#### STATED PROBLEM:
What is needed is an exact copy of the lines from the one containing "from mathutils import Matrix, Vector" to the one containing "CLOTH_DEPTH = 0.36", both lines included, and no other lines.

──────── DATA PROVIDED

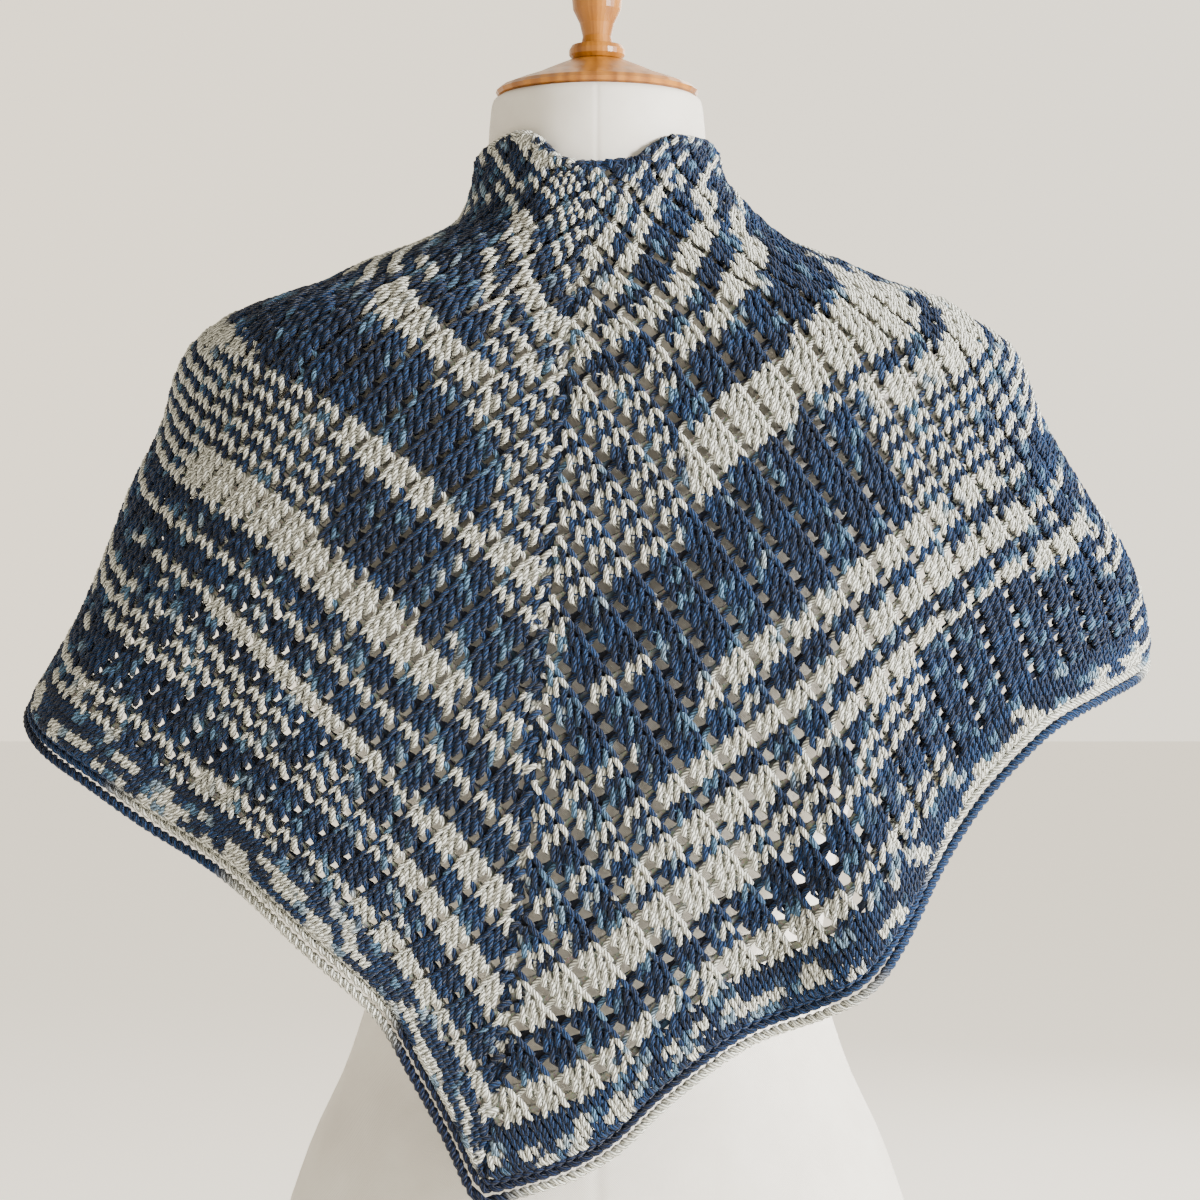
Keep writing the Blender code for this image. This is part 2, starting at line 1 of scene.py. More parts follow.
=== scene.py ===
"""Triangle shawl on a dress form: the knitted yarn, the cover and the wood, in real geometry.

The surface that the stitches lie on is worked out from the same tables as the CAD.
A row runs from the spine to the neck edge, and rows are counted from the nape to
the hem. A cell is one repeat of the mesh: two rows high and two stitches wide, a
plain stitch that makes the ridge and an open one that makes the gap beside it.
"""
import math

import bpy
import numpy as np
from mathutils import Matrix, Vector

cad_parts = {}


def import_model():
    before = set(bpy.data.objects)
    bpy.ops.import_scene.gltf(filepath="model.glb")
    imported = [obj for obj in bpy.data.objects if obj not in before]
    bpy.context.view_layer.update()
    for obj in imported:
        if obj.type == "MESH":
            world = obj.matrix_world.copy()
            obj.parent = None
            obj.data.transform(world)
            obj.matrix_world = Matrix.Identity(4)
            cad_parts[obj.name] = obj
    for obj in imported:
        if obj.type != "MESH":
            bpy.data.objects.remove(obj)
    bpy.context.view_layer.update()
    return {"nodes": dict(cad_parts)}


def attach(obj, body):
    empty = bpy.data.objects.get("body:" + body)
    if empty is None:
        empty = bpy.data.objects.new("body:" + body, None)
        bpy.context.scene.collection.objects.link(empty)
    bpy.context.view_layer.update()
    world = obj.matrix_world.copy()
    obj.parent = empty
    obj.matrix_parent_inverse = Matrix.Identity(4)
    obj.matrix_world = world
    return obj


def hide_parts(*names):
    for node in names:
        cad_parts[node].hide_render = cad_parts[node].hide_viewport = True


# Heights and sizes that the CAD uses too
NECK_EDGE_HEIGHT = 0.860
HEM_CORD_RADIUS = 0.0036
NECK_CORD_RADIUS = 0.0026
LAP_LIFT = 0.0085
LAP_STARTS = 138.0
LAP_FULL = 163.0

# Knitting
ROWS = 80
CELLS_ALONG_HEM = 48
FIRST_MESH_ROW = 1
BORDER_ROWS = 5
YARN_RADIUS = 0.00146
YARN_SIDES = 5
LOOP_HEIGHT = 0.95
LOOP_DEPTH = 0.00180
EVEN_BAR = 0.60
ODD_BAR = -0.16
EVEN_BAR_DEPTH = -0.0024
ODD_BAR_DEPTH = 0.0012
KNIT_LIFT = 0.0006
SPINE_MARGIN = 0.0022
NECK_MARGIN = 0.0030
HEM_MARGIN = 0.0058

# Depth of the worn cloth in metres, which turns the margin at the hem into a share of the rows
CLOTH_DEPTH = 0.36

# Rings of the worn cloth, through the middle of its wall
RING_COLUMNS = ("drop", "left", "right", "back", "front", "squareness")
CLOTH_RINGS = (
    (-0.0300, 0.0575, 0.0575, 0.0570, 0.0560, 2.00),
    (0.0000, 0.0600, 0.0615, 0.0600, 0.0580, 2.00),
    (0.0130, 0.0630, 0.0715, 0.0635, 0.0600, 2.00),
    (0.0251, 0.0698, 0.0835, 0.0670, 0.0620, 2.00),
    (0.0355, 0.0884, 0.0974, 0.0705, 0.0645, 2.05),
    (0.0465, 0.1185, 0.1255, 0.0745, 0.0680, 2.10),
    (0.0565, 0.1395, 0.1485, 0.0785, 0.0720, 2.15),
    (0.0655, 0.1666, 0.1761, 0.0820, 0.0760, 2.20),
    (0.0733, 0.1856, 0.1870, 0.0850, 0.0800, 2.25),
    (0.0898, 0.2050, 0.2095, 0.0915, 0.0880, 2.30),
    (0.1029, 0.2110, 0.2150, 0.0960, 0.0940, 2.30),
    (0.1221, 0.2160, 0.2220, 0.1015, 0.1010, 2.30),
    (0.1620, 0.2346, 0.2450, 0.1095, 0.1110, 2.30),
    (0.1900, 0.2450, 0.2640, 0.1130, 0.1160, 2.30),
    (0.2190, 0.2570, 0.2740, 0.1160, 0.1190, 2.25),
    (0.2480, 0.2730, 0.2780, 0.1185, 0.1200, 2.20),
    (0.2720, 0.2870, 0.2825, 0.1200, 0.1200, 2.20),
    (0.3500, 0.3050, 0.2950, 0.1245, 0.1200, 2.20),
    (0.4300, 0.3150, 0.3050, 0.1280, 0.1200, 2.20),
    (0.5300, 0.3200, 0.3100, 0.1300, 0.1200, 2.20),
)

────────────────

#### EXERCISE OUTPUT:
from mathutils import Matrix, Vector

cad_parts = {}


def import_model():
    before = set(bpy.data.objects)
    bpy.ops.import_scene.gltf(filepath="model.glb")
    imported = [obj for obj in bpy.data.objects if obj not in before]
    bpy.context.view_layer.update()
    for obj in imported:
        if obj.type == "MESH":
            world = obj.matrix_world.copy()
            obj.parent = None
            obj.data.transform(world)
            obj.matrix_world = Matrix.Identity(4)
            cad_parts[obj.name] = obj
    for obj in imported:
        if obj.type != "MESH":
            bpy.data.objects.remove(obj)
    bpy.context.view_layer.update()
    return {"nodes": dict(cad_parts)}


def attach(obj, body):
    empty = bpy.data.objects.get("body:" + body)
    if empty is None:
        empty = bpy.data.objects.new("body:" + body, None)
        bpy.context.scene.collection.objects.link(empty)
    bpy.context.view_layer.update()
    world = obj.matrix_world.copy()
    obj.parent = empty
    obj.matrix_parent_inverse = Matrix.Identity(4)
    obj.matrix_world = world
    return obj


def hide_parts(*names):
    for node in names:
        cad_parts[node].hide_render = cad_parts[node].hide_viewport = True


# Heights and sizes that the CAD uses too
NECK_EDGE_HEIGHT = 0.860
HEM_CORD_RADIUS = 0.0036
NECK_CORD_RADIUS = 0.0026
LAP_LIFT = 0.0085
LAP_STARTS = 138.0
LAP_FULL = 163.0

# Knitting
ROWS = 80
CELLS_ALONG_HEM = 48
FIRST_MESH_ROW = 1
BORDER_ROWS = 5
YARN_RADIUS = 0.00146
YARN_SIDES = 5
LOOP_HEIGHT = 0.95
LOOP_DEPTH = 0.00180
EVEN_BAR = 0.60
ODD_BAR = -0.16
EVEN_BAR_DEPTH = -0.0024
ODD_BAR_DEPTH = 0.0012
KNIT_LIFT = 0.0006
SPINE_MARGIN = 0.0022
NECK_MARGIN = 0.0030
HEM_MARGIN = 0.0058

# Depth of the worn cloth in metres, which turns the margin at the hem into a share of the rows
CLOTH_DEPTH = 0.36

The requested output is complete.